The Telecom Business Unit provides PCB related services for telecom infrastructure customers producing e.g. base stations for mobile phone networks. The unit has production in Finland (Oulu, Teuva, Padasjoki, Espoo) and in France (Evreux). Telecom has an investment program, which includes the expansion of the production sites in Padasjoki and Oulu and new machinery at all sites. These investments will increase the scope and quality of our technological capability. Telecom net sales comprised 24% of Aspocomp’s total net sales. Earnings were satisfactory due mainly to healthy capacity utilization rate in all plants. The growth in market demand has been good. The demand for HDI products is starting to grow as the new applications get in the production. As HDI demand increases, the competitiveness of our services will rise. Prospects for the immediate future appear to be promising at the moment.

AUTO & INDUSTRY

The Auto & Industry Business Unit provides PCB-related services for automotive and industrial customers. The unit has production in Finland (Teuva and Padasjoki) and in France (Evreux). Demand for HDI products has not yet materialized in this area. Currently, the products in the Auto and Industry segment are mainly standard technology products. This makes them vulnerable to price competition, particularly from low-cost countries. However, we expect to gain a competitive advantage once the industry begins to switch over to HDI-technologies.

In the mean time the unit benefits from the capacity created by the Mobile and Telecom Units. We are also able to transfer process-related best practices developed with our customers from the more mature Auto and Industry sectors to the more dynamic Mobile and Telecom units. Auto & Industry net sales represented 18 % of Aspocomp’s total for the period. Market growth was moderate and
earnings were unsatisfactory due to a price war generated mainly by Far Eastern companies, especially Taiwanese, which has led to severe price erosion.
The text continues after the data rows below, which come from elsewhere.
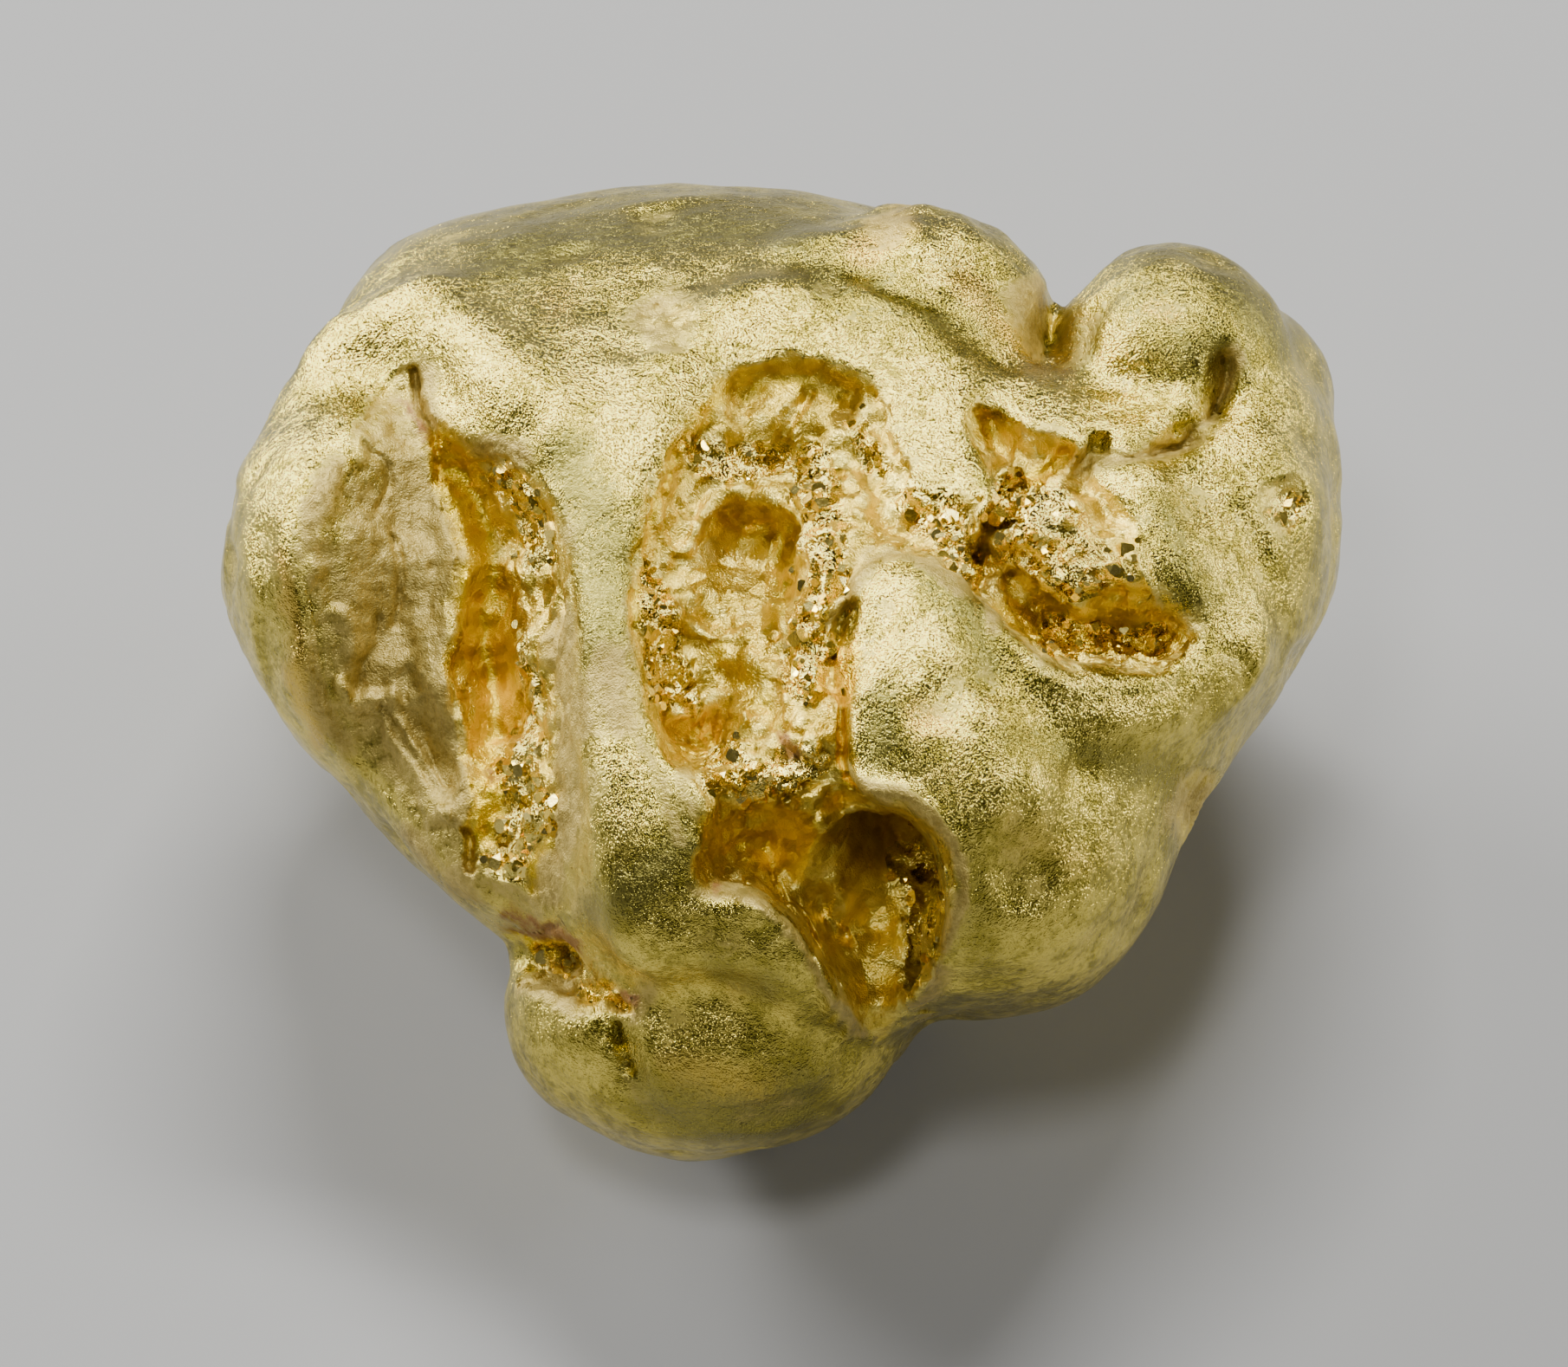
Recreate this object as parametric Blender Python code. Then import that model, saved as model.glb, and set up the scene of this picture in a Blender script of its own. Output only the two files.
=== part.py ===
"""A gold nugget: one natural, stream-worn lump of native gold, about 18 mm across.

The nugget is a flattened pebble that rests on a small worn flat. One side of it, the face, looks
forward and up. It holds a left hollow with a clay-stained ledge beside a deep channel, a middle
hollow that runs down into a deep pocket under a lip, and a right hollow under a round knob.

Forms on the face are drawn in the face's own axes, in millimetres: across (to the right), up
(along the face) and out (square to the face). The face matrix carries them to the object's frame,
which is in metres, +Z up, with its origin under the middle of the nugget, on the surface it rests on.
"""

import math
from dataclasses import dataclass

import bmesh
import bpy
import numpy as np
from mathutils import Matrix, Vector, noise
from mathutils.bvhtree import BVHTree

MM = 0.001

# How the face looks up: its height above the horizontal, and its lean to the left.
FACE_ELEVATION = math.radians(50.0)
FACE_LEAN = math.radians(6.0)

# The pebble that everything grows from: half its width, depth and thickness, and how far its
# right side is raised off the surface.
PEBBLE_HALF = (9.0, 9.3, 5.5)
PEBBLE_TILT = math.radians(5.0)

# The pebble's outline seen square to the face, as (across, up), without the lobes that grow past it.
PEBBLE_OUTLINE = (
    (9.00, 2.30), (8.75, 3.80), (7.90, 4.90), (6.20, 5.50), (4.60, 5.75), (3.50, 6.60),
    (2.00, 7.45), (-0.40, 7.90), (-3.60, 7.62), (-5.55, 7.30), (-6.90, 6.35), (-8.10, 4.20),
    (-8.99, 1.60), (-8.70, 0.40), (-7.39, -1.46), (-5.90, -3.10), (-4.60, -3.95), (-1.50, -5.30),
    (2.60, -5.45), (4.70, -5.10), (5.94, -3.96), (6.55, -2.45), (7.35, -1.15), (8.72, 0.76),
)

# How much of the lowest swell underneath is worn away into the flat that the nugget rests on.
WORN_DEPTH = 0.40

# The metal is gently uneven: the size of its swells, how far they stand out at the back and
# underneath, and the share of that on the face.
SWELL_SIZE = 3.2
SWELL_RISE = 0.60
FACE_SWELL_SHARE = 0.20

# The swells start where the normal's out part falls below the first number, and the second says how fast.
SWELL_START = 0.35
SWELL_GROWTH = 1.6

# The crust on the hollows' floors: the size of its lumps, and how far they stand out.
LUMP_SIZE = 0.90
LUMP_RISE = 0.50
LUMP_STEEPNESS = 1.6

# The crust starts this far in from a hollow's rim.
CRUST_INSET = 0.25

# How a hollow's floor runs between its drawn points: the least squared distance to one, and the power
# of that distance by which a point loses its say.
FLOOR_ROUNDING = 0.02
FLOOR_FALLOFF = 1.5

# The mould of the hollows: how steeply it leaves the skin past a rim, how far above the skin it
# ends, the square of the face that it covers, and its top.
MOULD_SLOPE = 1.5
MOULD_MARGIN = 0.30
MOULD_REACH = 9.6
MOULD_TOP = 14.0

# Mesh sizes: the grains at which forms are fused, drawn and finished, and the triangles left.
FUSE_GRAIN = 0.20
MOULD_GRAIN = 0.13
FINISH_GRAIN = 0.14
FINISHED_TRIANGLES = 9400

# How many times the joints between lobes, and the rims of the hollows, are rounded.
BODY_ROUNDING = 12
CUT_ROUNDING = 2

# Steps from one drawn point to the next, along an outline, along a bar and along a rim.
OUTLINE_STEPS = 8
STROKE_STEPS = 7
RIM_STEPS = 6

# Edges sharper than this are shaded as edges.
SHARP_ANGLE = math.radians(60.0)

GOLD = (0.80, 0.62, 0.26, 1.0)
GOLD_ROUGHNESS = 0.32


@dataclass(frozen=True)
class Lobe:
    """A rounded swelling: its centre as (across, up, out), its three radii, and its turn in degrees."""

    name: str
    centre: tuple
    radii: tuple
    turn: float = 0.0


@dataclass(frozen=True)
class Stroke:
    """A round-nosed bar along the face, as (across, up, rise above the skin, radius) points."""

    name: str
    points: tuple


@dataclass(frozen=True)
class Hollow:
    """A hollow: its rim as (across, up) points, its floor as (across, up, depth) points.

    The wall is how far in from the rim the floor is nearly reached, and the crust is how much of
    the lumps' full rise its floor has.
    """

    name: str
    rim: tuple
    floor: tuple
    wall: float
    crust: float


@dataclass(frozen=True)
class Crack:
    """A narrow cleft along (across, up) points: half its width, and its depth."""

    name: str
    points: tuple
    half_width: float
    depth: float


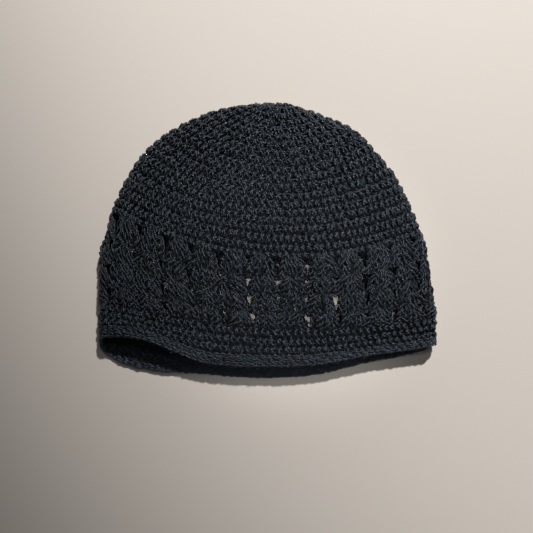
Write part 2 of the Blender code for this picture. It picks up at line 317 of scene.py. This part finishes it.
def carried_directions(tangents, starts):
    """Directions square to each tangent, for blocks x stations, carried from the start of each block.

    direction -> direction - (direction . tangent) tangent. The angle that is missing to the next block's
    start is shared out over the block's stations.
    """
    count = tangents.shape[1]
    following = np.roll(tangents[:, 0], -1, axis=0)
    direction = starts - (starts * tangents[:, 0]).sum(-1, keepdims=True) * tangents[:, 0]
    direction /= np.linalg.norm(direction, axis=-1, keepdims=True)
    first = direction
    found = [first]
    for station in range(1, count + 1):
        tangent = tangents[:, station] if station < count else following
        direction = direction - (direction * tangent).sum(-1, keepdims=True) * tangent
        direction = direction / np.linalg.norm(direction, axis=-1, keepdims=True)
        found.append(direction)
    wanted = np.roll(first, -1, axis=0)
    sine = (np.cross(found[-1], wanted) * following).sum(-1)
    missing = np.arctan2(sine, (found[-1] * wanted).sum(-1))
    directions = np.stack(found[:-1], axis=1)
    turn = (missing[:, None] * np.arange(count) / count)[..., None]
    return directions * np.cos(turn) + np.cross(tangents, directions) * np.sin(turn)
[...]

Currently, we expect this trend to continue, although it is possible that the recovery which has followed the Asian economic crises could take some pressure off of prices.

ELECTRONICS MANUFACTURING SERVICES (EMS)

The EMS Business Unit provides focused services in thick film hybrid circuits and mechanical assemblies mainly to the same customers as our PCB units. EMS has production in Finland at Klaukkala and at two sites in Oulu. Our investment plan calls for an increase in capacity and the consolidation of all production into the same facilities at the Oulu area. Net sales represented 21 % of the Group total and earnings were good following volume increases and rising productivity. The growth is moderate on the whole, but we have some special applications where growth is strong. Prospects for the immediate future are good as of this writing.

TECHNOLOGY

The electronics industry has experienced rapid structural change during the 90’s. Some key characteristics of this transformation have been:

Intensified technology evolution and shorter product life-cycles

Overall structure from vertical integration to networked production; rapid development cycles in product technologies have forced separate production development, to spread risks and capital spending along the supply chain

Modular manufacturing and assembly away from local suppliers towards global electronic manufacturing services (EMS) providers

The telecom industry, especially the mobile communication industry has become the driver of technological and structural change

The electronics industry is now creating the dominant industrial paradigm. Through evolution and transformation the electronics industry has created new operational practices and has become a cutting edge industry in terms of product development, demand-supply chain management and organizational solutions. There will also be technological challenges in the short to medium term. At the moment there are several process and technology options available. In the next two years we can expect that the situation will take on even more diversity. PCB producers must now make choices which will impact its capability two or three years from now without knowing exactly what can be expected as customer needs and requirements shift and change. Therefore there are good reasons to establish collaborative research activities within the PCB industry. This co-operative development will bring together the many segments of the supply chain, including the PCB industry itself, its key customers, main suppliers to industry and specialist from the academic community. Aspocomp will be an active partner in this kind of collaboration because this is the best way to ensure that we will be part of new production technologies to be applied.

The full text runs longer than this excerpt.